In this case the defendants are sued for use and occupation, and they show that they'do not hold in their own right, but under the Indian title, and as trustees or guardians of the Indians by virtue of that peculiar relation which subsists between the Government and the Indian tribes. They could only be held liable for the rent of these premises in virtue of some privity of contract between themselves and the claimant, or in consequence of some obligation assumed for the Indians and ratified by treaty. As to the former, all presumptions in its favor would be negatived by the judgment in ejectment, certainly up to that time; as'to the latter, no such obligation was established by the judgment, and if it had been this court would be without jurisdiction to enforce it. (Rev. Stat., § 1066.)

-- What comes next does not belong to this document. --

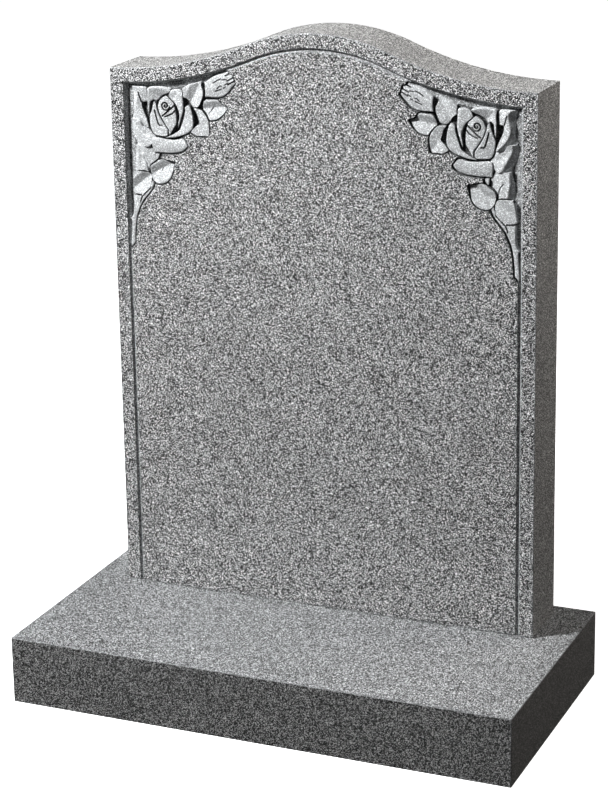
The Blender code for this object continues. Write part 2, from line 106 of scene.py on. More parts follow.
# The forms of the spray from the back to the front, as in the solids: outline, ridge or rib,
# depth of that line, fall to its left and right, how softly the line turns, and the radius of
# the rounded edge.
FORMS = [
    dict(
        name="stem",
        outline=[
            (31.8, -112.5), (33.8, -115.5), (32.8, -119), (30.3, -123.5), (26.3, -128.5), (21.3, -134.2),
            (17.3, -139.5), (14.7, -144.8), (12.5, -150), (10.3, -155.5), (9.3, -160.5), (8.3, -166),
            (7.4, -173), (6.7, -181), (6.4, -188.7), (4, -191.2), (1.6, -194), (1, -190), (1.6, -183),
            (2.4, -175), (3, -166), (2.6, -161.8), (1.3, -160.3), (3.2, -157.8), (5, -154.5), (6, -149),
            (6.4, -140), (6.2, -131), (12, -127), (20, -126), (27, -122), (30, -116),
        ],
        line=[(33, -113), (29, -124), (19, -136), (12, -146), (8, -157), (5.5, -168), (4, -193)],
        depth=1.0, falls=(0.35, 0.05), soft=1.5, roll=0.8,
    ),
    dict(
        name="outer low leaf",
        outline=[
            (10, -103), (14, -102.8), (20, -103), (24, -103.5), (27, -104.5), (29.3, -107), (30.2, -110.5),
            (29.8, -114.5), (28.8, -119), (26.5, -123), (23.5, -126), (20, -128.3), (17, -129.2),
            (13, -128.9), (9, -128.6), (5, -128.6), (5.6, -124), (6, -118), (6.4, -113), (7, -108.8),
            (8.2, -105.2),
        ],
        line=[(28, -106), (23, -110), (18, -113.8), (13, -118), (8, -121.8), (3, -127)],
        depth=4.0, falls=(-0.28, -0.45), soft=0.4, roll=0.5,
    ),
    dict(
        name="tucked leaf",
        outline=[
            (12, -69), (18, -69), (28, -71), (33, -77), (35, -80.5), (35, -84), (35.3, -88.7),
            (31.5, -91.6), (28.2, -95), (26.6, -99), (26, -102.3), (22, -101.3), (17, -101.3),
            (12, -102), (7.2, -103.5), (7.8, -98), (8.6, -90), (9.4, -82), (10.6, -75),
        ],
        line=[(13.5, -67), (14, -80), (13.3, -86), (15, -94), (16.5, -105)],
        depth=0.8, falls=(0.20, 1.0), soft=0.8, roll=0.6,
    ),
    dict(
        name="inner low leaf",
        outline=[
            (29.3, -97), (31, -94.4), (34, -92.2), (37.6, -90), (39.8, -88), (42.5, -87), (46, -86.6),
            (52, -88), (57, -89.2), (60.4, -89.4), (59.2, -94), (58, -100), (56.6, -105), (54.4, -109),
            (51.5, -111.8), (47.5, -114.2), (43, -115.3), (38.5, -115.3), (35.3, -114), (32, -111),
            (30.3, -107), (29.3, -102),
        ],
        line=[(33, -103.5), (38, -100.5), (44, -97.3), (50, -94), (60, -89)],
        depth=4.0, falls=(-0.45, -0.28), soft=0.4, roll=0.5,
    ),
    dict(
        name="sepal",
        outline=[(36.7, -80.4), (40.8, -80.4), (41.3, -83), (39.6, -85.6), (37.2, -87.3), (36.8, -84)],
        line=[(38.5, -79), (38.5, -88)],
        depth=1.0, falls=(0.2, 0.2), soft=0.5, roll=0.5,
    ),
    dict(
        name="upper leaf",
        outline=[
            (74, -1.5), (77, 1), (80.5, 3), (84.5, 4), (90, 5.6), (94, 7), (96.8, 8), (96.2, 5),
            (96.6, 2), (98.4, -2), (99.3, -6), (98.4, -11), (96.3, -15.5), (94.7, -19.6), (92.5, -21.6),
            (89.5, -22.4), (86.8, -22.4), (84.5, -21), (82.5, -18.5), (81, -15.8), (78, -12.6), (75, -10.8),
            (74.5, -6),
        ],
        line=[(82, -20), (84, -14), (88, -8), (90.5, -3), (92, 1), (96, 7.5)],
        depth=4.0, falls=(-0.45, -0.28), soft=0.4, roll=0.5,
    ),
    dict(
        name="middle leaf",
        outline=[
            (98.5, -22.5), (99.6, -17.5), (101.3, -14.5), (104, -12.6), (108, -12.4), (114, -12),
            (118, -12.4), (120.5, -14.3), (122.5, -17.6), (127, -19.6), (130.4, -20.6), (128, -23.5),
            (125.5, -27.3), (122, -31), (118, -33.8), (113, -35.5), (108, -35.8), (105.5, -32),
            (102, -27.5), (99, -25),
        ],
        line=[(97, -23.7), (105, -23), (113, -21.6), (121, -20.5), (131, -20.5)],
        depth=3.8, falls=(-0.45, -0.28), soft=0.4, roll=0.5,
    ),
    dict(
        name="side leaf",
        outline=[
            (87.2, -24.2), (92, -24.4), (97.3, -25.6), (100.6, -29), (103.8, -33), (106, -38.5),
            (106, -46), (104.4, -54.8), (98, -55.3), (91, -55.5), (87, -53.5), (84, -51.2), (88.4, -46),
            (93.6, -41), (92.5, -36), (91, -31), (89.3, -27.3),
        ],
        line=[(88, -25), (95, -40), (104, -54)],
        depth=2.4, falls=(-0.22, -0.20), soft=0.5, roll=0.5,
    ),
    dict(
        name="closed bud",
        outline=[
            (102.3, -9.3), (102.6, -3), (102.5, 3), (102, 6.6), (104.5, 9), (109, 12.2), (114, 15),
            (119, 16.8), (125, 18.6), (129, 20.3), (131.9, 21.2), (132.4, 18.6), (137.6, 17),
            (137, 14.2), (139.2, 12.4), (138.6, 10), (140.4, 8), (138, 5), (134.5, 1), (130.5, -3.3),
            (126, -7.1), (121, -9.2), (115, -9.8), (108, -9.5), (104, -9.6),
        ],
        line=[(102, -1), (119, 5), (139, 12)],
        depth=0.5, falls=(0.15, 0.15), soft=3.0, roll=1.2,
    ),
    dict(
        name="outer low petal",
        outline=[
            (6, -39), (12, -38), (18, -41), (21, -46), (28, -48), (30.4, -52.5), (32.3, -57),
            (36, -59.6), (35, -63), (34, -67), (31, -69.6), (27.8, -72.6), (20, -72.5), (15, -71.8),
            (11.6, -70.6), (9.4, -65.5), (7.2, -60), (5.6, -54), (5, -48.5), (5.2, -43.5),
        ],
        line=[(8, -37), (10.2, -42), (11.2, -48), (14, -55), (17, -62), (21, -69), (24, -75)],
        depth=0.7, falls=(0.22, 1.0), soft=0.8, roll=0.6,
    ),
    dict(
        name="outer high petal",
        outline=[
            (7, -3), (12, -2.6), (20, -2.6), (25.6, -3.8), (27, -9), (27.4, -14), (27.2, -19.2),
            (23.5, -19.8), (20.6, -20.4), (20.8, -26), (22.7, -32), (25.5, -38), (27.4, -43),
            (28.9, -48.8), (24, -50.3), (20, -48.5), (17.5, -43.5), (13, -41.2), (6.2, -40.4), (6.4, -37),
            (8, -34), (9.3, -31), (9, -25), (8.3, -14), (8.5, -9.2), (6.8, -8),
        ],
        line=[(11, -1), (15.5, -8), (15, -15), (13, -22), (13, -29), (15.5, -35), (19, -40), (30, -51)],
        depth=0.6, falls=(0.30, 1.05), soft=0.8, roll=0.6,
    ),
    dict(
        name="drooping petal",
        outline=[
            (33.6, -62), (37.5, -61), (42, -61.2), (50, -62.3), (58, -62.7), (64, -62.2), (70, -60.6),
            (73, -60.7), (75.5, -63.5), (78, -67), (78.3, -69), (75.5, -72.5), (70, -76), (62, -77.9),
            (50, -78.9), (40, -78.9), (34.3, -79), (33.2, -75.5), (32, -70), (32.6, -66),
        ],
        line=[(33, -66), (45, -69), (60, -70), (78, -67.5)],
        depth=0.6, falls=(0.12, 0.22), soft=3.0, roll=1.2,
    ),
    dict(
        name="top petal",
        outline=[
            (28.3, -4.8), (30.5, -2.5), (36, -1.5), (44, -1.2), (50, -1.9), (55, -3), (58.3, -4.4),
            (57, -6.2), (54.5, -7.6), (51.5, -9.2), (47.5, -10.8), (43.5, -13.5), (40.8, -16.5),
            (38.6, -18.3), (36.4, -16.8), (34, -17.6), (31.8, -19.5), (31, -25), (30.2, -31), (29.3, -33.5),
            (28.8, -28), (28.7, -15), (29, -9),
        ],
        line=[(29.3, -33), (29.3, -10), (31, -4.5), (37, -2.5), (48, -2.3), (57, -4.5)],
        depth=0.5, falls=(0.30, 0.42), soft=1.0, roll=0.6,
    ),
    dict(
        name="inner wide petal",
        outline=[
            (79.2, -21), (81.8, -21.2), (83.8, -25), (85.2, -30), (86.2, -36), (86.6, -41), (85.8, -46.3),
            (83.8, -49.6), (80.8, -52.4), (76, -55), (70, -57), (64, -58.9), (58, -59.8), (51.5, -60),
            (57.5, -57.3), (63, -54.2), (68.6, -50.2), (71.4, -44), (73.5, -38.5), (75.3, -33),
            (76.6, -27), (76.5, -23.4),
        ],
        line=[(81, -21), (84.5, -31), (85, -41), (81, -50), (70, -56), (52, -60)],
        depth=0.5, falls=(0.30, 0.08), soft=1.5, roll=0.8,
    ),
    dict(
        name="inner close petal",
        outline=[
            (56.8, -8.5), (59.6, -4.2), (64, -2.8), (70, -2.8), (73.2, -5), (73.6, -11), (74.1, -20),
            (74, -26), (72.6, -32), (70.6, -38), (68.8, -43), (67, -47.5), (67.7, -42), (68.8, -36),
            (68.9, -31), (67.7, -26.5), (64.8, -21), (61, -17), (57.5, -13.8), (55.8, -11.5),
        ],
        line=[(57, -7), (62, -4), (69, -4.5), (71.5, -10), (71.8, -20), (71, -32), (67.5, -46)],
        depth=0.5, falls=(0.30, 0.15), soft=1.0, roll=0.7,
    ),
    dict(
        name="rose heart",
        outline=[
            (42.3, -20.5), (44.5, -16.5), (48, -13.4), (51.5, -11.6), (54.4, -12.6), (57.5, -15.8),
            (61.3, -19.2), (62.8, -24), (64, -30), (64.5, -36), (64.3, -42), (62.8, -46), (60, -50),
            (58, -53.5), (55.4, -57), (54.9, -53), (54.6, -50.3), (51, -45.2), (47.4, -39.5), (44.4, -34.3),
            (42.3, -29), (41.2, -24.7),
        ],
        line=[(50, -14), (51, -24), (54, -40), (55.5, -56)],
        depth=0.5, falls=(0.12, 0.10), soft=3.0, roll=1.0,
    ),
    dict(
        name="wrapping petal",
        outline=[
            (36.6, -18.8), (39, -20.8), (39.8, -25), (41, -29.4), (43, -34.6), (46, -40), (49.6, -45.6),
            (53.3, -51), (53.4, -54), (53.2, -57.2), (50, -58.8), (45, -58.9), (41, -58.6), (37, -58),
            (34, -56), (32.2, -52.5), (30.8, -48), (30.1, -42), (30.4, -37), (31.8, -33), (33.7, -28),
            (35.2, -23),
        ],
        line=[(37.8, -19), (38.8, -25), (41.5, -33), (46, -42), (53, -52), (53.5, -57.5)],
        depth=0.5, falls=(0.10, 0.12), soft=1.5, roll=0.8,
    ),
]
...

It should also be noted that the claimant’s right of action, whatever it may be worth, can hardly be maintained in its present form. This action has been brought under the decision of this court in Johnson's Case. (4 C. Cls. R., 248.) There the court found that the claimant’s property had been taken for temporary use, and accordingly fixed the compensation in the form of an annual rent. In this case the property, if taken from the claimant, was taken by virtue of the treaties ceding it back to the Nez Percé tribe. It is settled that private property cau be taken for public use by the terms of a treaty. (Meade's Case, 2 C. Cls. R., 224.) That a treaty with an Indian tribe is as supreme law as a treaty with a foreign power is clearly shown, if it could be doubted, by the cases cited by the defendants’ counsel. The taking and present holding of this property, under and by virtue of a treaty of cession, must be deemed a taking in perpetuity or of the fee. That taking would exclude the relation of landlord and tenant within the decision of the Supreme Court in Carpenter's Case. (9 C. Cls. R., 18.)

A number of other points have been raised by the defendants’ counsel, but the court confines its decision to the claimant’s title. That title having failed the action must fail.

The judgment of the court is that the petition be dismissed.

Peck, J., was not present when the case was heard, and took no part in the decision.